Billionaire investor Warren Buffett wants the federal government to stop “coddling the super-rich,” as he writes in the New York Times. The 236,883 households that make at least $1,000,000, Buffett advises, need to pay more taxes and “share in the sacrifice.” As an exercise in moral preening, Buffett’s op-ed works well. But it doesn’t offer anything useful for solving our debt crisis.

What Buffett doesn’t mention points to the problems in his analysis. (See Tim Worstall at Forbes for another flaw.) For example, Buffett finds it objectionable that in 1992, the “top 400 had aggregate taxable income of $16.9 billion and paid federal taxes of 29.2 percent on that sum. In 2008, the aggregate income of the highest 400 had soared to $90.9 billion — a staggering $227.4 million on average — but the rate paid had fallen to 21.5 percent.” Yes, but those lurid numbers leave out the fact that the lower rate generated $19.5 billion in revenues, compared to $7.47 (in 2008 dollars) billion generated by the higher rate. That helps explain why during this same period, revenues increased by $820 billion (in 2005 dollars), and the percentage of income taxes paid by the top 1% went from 26% to 38%. Increasing revenues, not satisfying simplistic notions of “fairness” based on tax rates, should be the objective of our tax code.

Then there’s Buffett’s argument that the super-rich get a break because they mostly escape the payroll taxes paid by the middle and working classes. But that’s comparing apples and oranges: in the long run payroll tax monies are returned to workers or their survivors in the form of disability, unemployment, Social Security, and Medicare benefits. In most cases, workers will receive much more in benefits than they paid in taxes, which is why economist Robert. J. Samuelson has called Social Security “middle-class welfare,” a pay-as-you-go program the benefits of which can be increased to gratify voters. Income tax monies, however, are at best only indirectly returned to those who pay them, often for programs taxpayers feel are unnecessary, wasteful, or immoral. More important, entitlement spending and mounting debt are on track to bankrupt the country, a fate that raising marginal tax rates will not avoid.

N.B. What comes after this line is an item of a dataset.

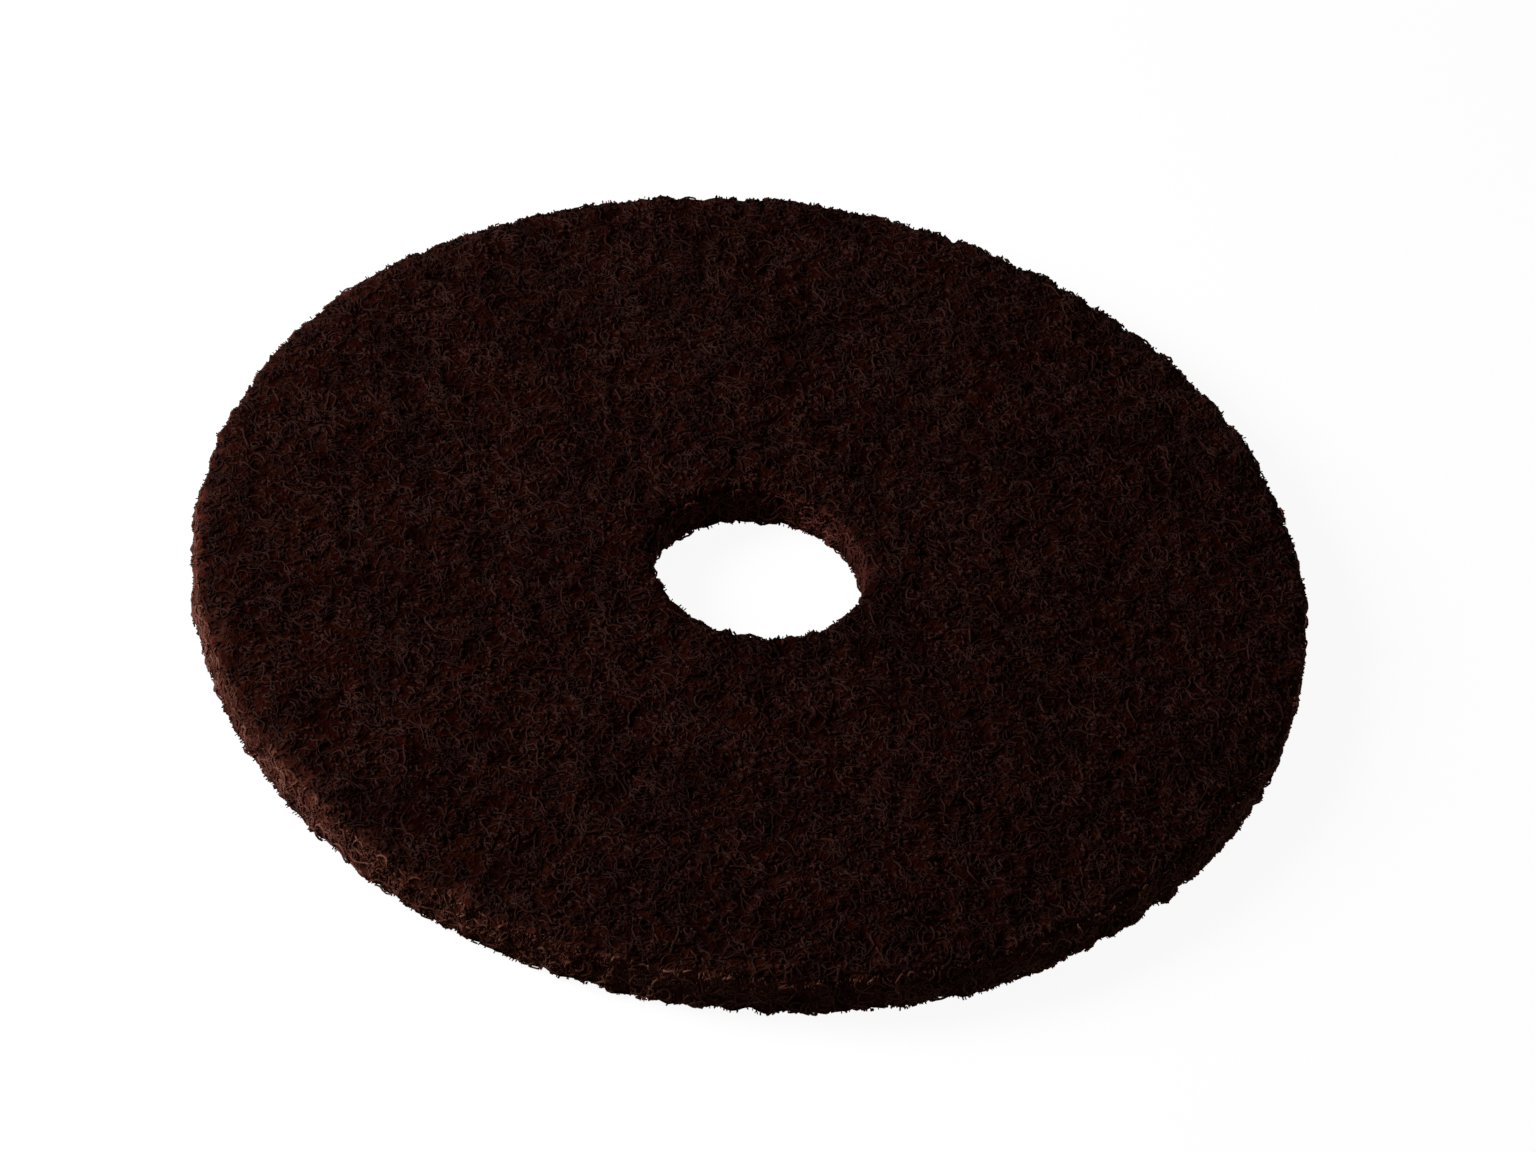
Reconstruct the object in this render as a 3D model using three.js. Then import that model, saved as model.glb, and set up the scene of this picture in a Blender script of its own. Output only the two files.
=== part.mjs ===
// A round floor polishing pad for a 17 inch floor machine: one thick disc of springy non-woven
// web, cut from the sheet by a round die, with a round hole punched through its middle.
// Millimetres, +Z up. The origin is on the floor, under the middle of the disc.

import * as THREE from "three";
import { mergeVertices } from "three/addons/utils/BufferGeometryUtils.js";

// Driving dimensions

const PAD_DIAMETER = 432;
const PAD_THICKNESS = 21;
const HOLE_DIAMETER = 83;

// The punch landed a little off the middle, towards +X.
const HOLE_OFF_CENTRE = 2.5;

// The web springs back after the die has squeezed it, so the edges of both faces are rounded
// and the cut walls swell a little at mid-height.
const EDGE_ROUNDING = 2.5;
const WALL_SWELL = 0.3;

// How far in from a cut wall the faces still follow its uneven line.
const EDGE_DISTURBED = 14;

// The cut lines are slightly out of round. Each wave has a number of lobes round the circle,
// a height in mm, the angle of one crest in degrees, and a lean: the degrees by which its crests
// drift for each mm up the wall, so that the short waves read as tufts and not as flutes.
const OUTER_WAVES = [
  { lobes: 3, height: 0.5, crest: 36, lean: 0 },
  { lobes: 5, height: 0.2, crest: 7, lean: 0 },
  { lobes: 7, height: 0.35, crest: -13, lean: 0 },
  { lobes: 17, height: 0.18, crest: 4, lean: 0.15 },
  { lobes: 29, height: 0.2, crest: 9, lean: -0.25 },
  { lobes: 41, height: 0.16, crest: 2, lean: 0.3 },
];
const HOLE_WAVES = [
  { lobes: 2, height: 0.35, crest: -2, lean: 0 },
  { lobes: 4, height: 0.35, crest: -20, lean: 0 },
  { lobes: 9, height: 0.15, crest: 11, lean: 0.8 },
  { lobes: 16, height: 0.12, crest: 5, lean: -0.9 },
];

// Fineness of the surface

const STEPS_ROUND = 180;
const STEPS_PER_EDGE = 3;
const STEPS_UP_WALL = 3;
const RINGS_ON_FACE = 3;

const PAD_RADIUS = PAD_DIAMETER / 2;
const HOLE_RADIUS = HOLE_DIAMETER / 2;
const MID_HEIGHT = PAD_THICKNESS / 2;

// The web between the two cut walls, and the widest rounding that it and the thickness allow.
const WEB_WIDTH = PAD_RADIUS - HOLE_RADIUS;
const LARGEST_EDGE_SHARE = 0.45;
const EDGE_RADIUS = Math.min(
  EDGE_ROUNDING,
  LARGEST_EDGE_SHARE * PAD_THICKNESS,
  LARGEST_EDGE_SHARE * WEB_WIDTH,
);

// One cut wall from the bottom face to the top face, as points (distance from the axis, height).
// out is +1 where the wall looks away from the axis and -1 where it looks at it.
function wallPoints(wallRadius, out) {
  const swollen = wallRadius - out * WALL_SWELL;
  const edgeCentre = swollen - out * EDGE_RADIUS;
  const upperStart = PAD_THICKNESS - EDGE_RADIUS;
  const points = [];
  for (let i = 0; i <= STEPS_PER_EDGE; i += 1) {
    const turn = (Math.PI / 2) * (i / STEPS_PER_EDGE);
    const radius = edgeCentre + out * EDGE_RADIUS * Math.sin(turn);
    points.push(new THREE.Vector2(radius, EDGE_RADIUS * (1 - Math.cos(turn))));
  }
  for (let i = 1; i < STEPS_UP_WALL; i += 1) {
    const share = i / STEPS_UP_WALL;
    const height = EDGE_RADIUS + (upperStart - EDGE_RADIUS) * share;
    points.push(new THREE.Vector2(swollen + out * WALL_SWELL * Math.sin(Math.PI * share), height));
  }
  for (let i = 0; i <= STEPS_PER_EDGE; i += 1) {
    const turn = (Math.PI / 2) * (i / STEPS_PER_EDGE);
    const radius = edgeCentre + out * EDGE_RADIUS * Math.cos(turn);
    points.push(new THREE.Vector2(radius, upperStart + EDGE_RADIUS * Math.sin(turn)));
  }
  return points;
}

// The rings that share out a flat face between two walls, at one height.
function facePoints(fromRadius, toRadius, height) {
  const points = [];
  for (let i = 1; i < RINGS_ON_FACE; i += 1) {
    const radius = THREE.MathUtils.lerp(fromRadius, toRadius, i / RINGS_ON_FACE);
    points.push(new THREE.Vector2(radius, height));
  }
  return points;
}

// The closed cross-section of the web on one side of the axis: up the outer wall, in over the
// top face, down the wall of the hole and out again under the bottom face.
function sectionPoints() {
  const outer = wallPoints(PAD_RADIUS, 1);
  const hole = wallPoints(HOLE_RADIUS, -1);
  const outerFaceEnd = outer[0].x;
  const holeFaceEnd = hole[0].x;
  return [
    ...outer,
    ...facePoints(outerFaceEnd, holeFaceEnd, PAD_THICKNESS),
    ...hole.reverse(),
    ...facePoints(holeFaceEnd, outerFaceEnd, 0),
    outer[0].clone(),
  ];
}

// The unevenness of a cut line, in mm, at an angle round the pad and a height up its wall.
function waveAt(waves, angle, height) {
  let sum = 0;
  for (const wave of waves) {
    const crest = THREE.MathUtils.degToRad(wave.crest + wave.lean * (height - MID_HEIGHT));
    sum += wave.height * Math.cos(wave.lobes * (angle - crest));
  }
  return sum;
}

// Moves the revolved web sideways: out and in with the uneven cut lines, which fade away from
// the walls, and over to where the hole was punched, which fades towards the outer wall.
function unevenCut(geometry) {
  const position = geometry.getAttribute("position");
  for (let i = 0; i < position.count; i += 1) {
    const point = new THREE.Vector3().fromBufferAttribute(position, i);
    const angle = Math.atan2(point.y, point.x);
    const radius = Math.hypot(point.x, point.y);
    const nearOuter = 1 - THREE.MathUtils.smoothstep(PAD_RADIUS - radius, 0, EDGE_DISTURBED);
    const nearHole = 1 - THREE.MathUtils.smoothstep(radius - HOLE_RADIUS, 0, EDGE_DISTURBED);
    const moved =
      radius +
      nearOuter * waveAt(OUTER_WAVES, angle, point.z) +
      nearHole * waveAt(HOLE_WAVES, angle, point.z);
    const shift = HOLE_OFF_CENTRE * THREE.MathUtils.clamp((PAD_RADIUS - radius) / WEB_WIDTH, 0, 1);
    position.setXY(i, moved * Math.cos(angle) + shift, moved * Math.sin(angle));
  }
}

// The disc: the section turned once round the axis, then given its uneven cut.
function padGeometry() {
  const turned = new THREE.LatheGeometry(sectionPoints(), STEPS_ROUND);
  turned.rotateX(Math.PI / 2);
  turned.deleteAttribute("normal");
  turned.deleteAttribute("uv");
  const closed = mergeVertices(turned, 1e-4);
  unevenCut(closed);
  closed.computeVertexNormals();
  return closed;
}

// Synthetic fibre bound with a dark brown abrasive resin: nearly black, and quite matt.
const webMaterial = new THREE.MeshStandardMaterial({
  color: 0x26130e,
  roughness: 0.95,
  metalness: 0,
});

const floorPad = new THREE.Group();
const pad = new THREE.Mesh(padGeometry(), webMaterial);
pad.name = "pad";
floorPad.add(pad);

export default floorPad;
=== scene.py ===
# A round floor polishing pad, dressed as what it is: an open web of curled, resin-coated fibres
# over a darker felted core. Lengths are in metres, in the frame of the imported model.

import math

import bpy
import numpy as np
from mathutils import Matrix, Vector, noise
from mathutils.bvhtree import BVHTree

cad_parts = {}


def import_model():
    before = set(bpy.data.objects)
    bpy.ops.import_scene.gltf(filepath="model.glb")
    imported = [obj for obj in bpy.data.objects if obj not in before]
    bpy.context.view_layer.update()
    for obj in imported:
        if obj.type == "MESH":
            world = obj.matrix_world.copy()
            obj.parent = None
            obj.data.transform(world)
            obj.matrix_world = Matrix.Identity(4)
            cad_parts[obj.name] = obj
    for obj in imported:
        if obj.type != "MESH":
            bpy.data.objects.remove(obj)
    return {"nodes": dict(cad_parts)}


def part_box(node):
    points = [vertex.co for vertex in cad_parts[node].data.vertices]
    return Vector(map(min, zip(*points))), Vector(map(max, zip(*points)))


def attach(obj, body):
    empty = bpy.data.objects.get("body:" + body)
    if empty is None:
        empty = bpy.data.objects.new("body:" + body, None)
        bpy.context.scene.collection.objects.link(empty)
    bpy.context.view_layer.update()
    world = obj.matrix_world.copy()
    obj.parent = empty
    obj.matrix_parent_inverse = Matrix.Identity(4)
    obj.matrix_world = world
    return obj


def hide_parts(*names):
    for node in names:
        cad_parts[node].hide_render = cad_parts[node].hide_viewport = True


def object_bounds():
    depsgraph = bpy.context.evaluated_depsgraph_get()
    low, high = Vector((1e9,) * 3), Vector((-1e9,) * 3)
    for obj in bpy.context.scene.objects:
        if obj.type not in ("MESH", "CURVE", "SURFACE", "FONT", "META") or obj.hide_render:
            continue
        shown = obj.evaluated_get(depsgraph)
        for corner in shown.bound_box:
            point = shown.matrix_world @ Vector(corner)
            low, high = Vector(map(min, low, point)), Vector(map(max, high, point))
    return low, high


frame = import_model()
cad_low, cad_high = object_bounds()

MM = 0.001
BODY = "root"
NODE = "pad"
SEED = 17

pad_low, pad_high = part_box(NODE)
THICKNESS = pad_high.z - pad_low.z
OUTER_RADIUS = (pad_high.x - pad_low.x) / 2

# The web's fibres: their width, the distance between the points along them, how many points each
# has, how few a cut one may keep, and how deep its middle line lies under the surface of the
# felt, from and to. Each is a tube with three sides, so that one triangle closes each end.
FIBRE_WIDTH = (0.7 * MM, 1.2 * MM)
STRIDE = 1.7 * MM
FIBRE_POINTS = 8
LEAST_POINTS = 2
LAYER = (0.0 * MM, 0.6 * MM)
SIDES = 3

# Curl: how much a fibre's bend changes at each point, and how much of it is kept to the next.
CURL = 0.55
CURL_KEPT = 0.7

# Crimp: the waves by which a fibre dips into the web and comes out again.
CRIMP_HEIGHT = (0.05 * MM, 0.3 * MM)
CRIMP_LENGTH = (4 * MM, 9 * MM)

# In a cut wall the fibres lie mostly level, within this spread in radians. Neither they nor the cut
# ends reach up round the upper edge to where the skin's normal points up by more than this.
WALL_SLANT = 0.5
SHOULDER = 0.35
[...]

Finally, there is the whiff of bad faith in Buffett’s argument when he says he and his mega-rich friends “wouldn’t mind being told to pay more in taxes as well, particularly when so many of their fellow citizens are truly suffering.” Of course, many others would mind very much having the federal government determine how their money should be spent. But more important, if Buffett et al. think they should give the government more money in order to alleviate the suffering of their fellow citizens, then they should write a check to the Gifts to the United States, U.S. Department of the Treasury, Credit Accounting Branch. After all, the Good Samaritan didn’t wait around for the Romans to legally compel him to do a good deed.